It’s easy to see why Mark Hodges prefers the deep woods of Brown County. This is a peaceful place to raise his kids, and his yard offers stunning views of the rolling hills.
Then he goes back inside. He sits at his computer, and Hodges watches hour after hour of ICE agents smashing car windows, tackling protesters and brandishing weapons.
“What I see, quite frankly, I will never be able to shake,” he said.
Hodges began collecting footage of federal law enforcement last summer when protesters clashed with ICE in the streets of Los Angeles. Videos he bookmarked on Facebook and TikTok were there one day and gone the next.
“These videos were disappearing, and it seemed like it would be a good idea to try and preserve as many as we could for government accountability purposes,” Hodges said.
He created Eyes Up for his own use but after talking with others who were interested in his work, Hodges launched a web app. He founded Kreisau Group LLC, a network of volunteers named for a resistance movement in Nazi Germany.
Eyes Up launched on the App Store in August, just before ICE launched Operation Midway Blitz in Chicago. Hodges recruited around 30 volunteers to verify and locate videos.
“We had thousands of downloads in days,” he said. “It was looking fairly promising, and people were submitting things.”
As Eyes Up and other ICE watchdog apps such as ICEBlock grew, the Department of Justice took notice. In early October, Apple removed those apps from its store, citing guidance from law enforcement. In a statement to Fox News, U.S. Attorney General Pam Bondi said they did so at her demand.
“When Apple pulled the plug on it, downloads for that stopped immediately,” Hodges said. “Usage of it then also stopped.”
Bondi described apps used to track ICE in real time as a threat to officers’ safety. But Eyes Up doesn’t do that.
Neither the Department of Justice nor Apple responded to a request for comment.
While the Eyes Up app remains on Android and a website is still online, Hodges said the effort hasn’t recovered from Apple’s takedown.
That’s when FIRE reached out – a free speech organization that takes First Amendment issues to court.
Colin McDonell, a senior attorney at FIRE, is representing Hodges.
“If the government isn't allowed to censor speech directly because it would violate the First Amendment, the government can't do it indirectly either by coercing private entities like Apple and Facebook,” he said.
McDonell said the case is strong because of the overall context of government challenges to critical speech.
“The core First Amendment right at issue here is the right to share information about your government,” McDonell said. “We're not talking about confidential information that was unlawfully obtained. We're talking about information about what the government and the government employees working for us are doing in public.”
Filming officers is legal, but ICE agents have threatened to put people documenting them on a “domestic terrorist list.” President Trump directed the government to identify a list of “left wing terrorists” in September. Bondi refused to answer questions from Congress on Wednesday about who’s on it.
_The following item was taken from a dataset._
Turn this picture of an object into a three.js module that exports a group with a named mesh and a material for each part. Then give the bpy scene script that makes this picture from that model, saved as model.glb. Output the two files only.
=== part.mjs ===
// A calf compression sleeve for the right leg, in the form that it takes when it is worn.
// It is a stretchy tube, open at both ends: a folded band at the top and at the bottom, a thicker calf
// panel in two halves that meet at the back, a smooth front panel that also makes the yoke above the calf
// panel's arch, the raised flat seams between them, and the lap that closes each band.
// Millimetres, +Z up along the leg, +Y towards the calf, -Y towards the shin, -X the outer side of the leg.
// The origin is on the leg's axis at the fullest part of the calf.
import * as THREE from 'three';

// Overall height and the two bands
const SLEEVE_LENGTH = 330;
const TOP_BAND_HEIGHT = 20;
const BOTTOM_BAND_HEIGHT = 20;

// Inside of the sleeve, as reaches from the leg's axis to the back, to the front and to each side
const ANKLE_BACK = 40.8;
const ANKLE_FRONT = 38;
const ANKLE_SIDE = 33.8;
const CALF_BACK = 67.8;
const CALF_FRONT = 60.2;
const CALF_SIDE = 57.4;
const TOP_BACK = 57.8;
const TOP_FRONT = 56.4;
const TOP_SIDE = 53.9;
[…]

There’s a lot at stake for Hodges in filing a lawsuit. He has a full-time job as a videographer and two children, the youngest of whom was born just last week. He believes based on the government’s changing definition he may already be considered a terrorist.
“Do they likely view me that way? Probably, yeah,” Hodges said. “That is one of the reasons why I've been a little hesitant to come forward.”
He’s filing jointly with Kassandra Rosado, a Chicago resident whose Facebook page tracking ICE sightings was disabled by that platform.
Hodges said the most important thing for him isn’t immigration policy or what’s legal and what’s not. It’s about the way people are treated.
“You need to be treated with respect,” he said. “I think that that's certainly a Midwestern value, it's an American value, and it is deeply disturbing to see people being treated like animals, people being just absolutely brutalized.”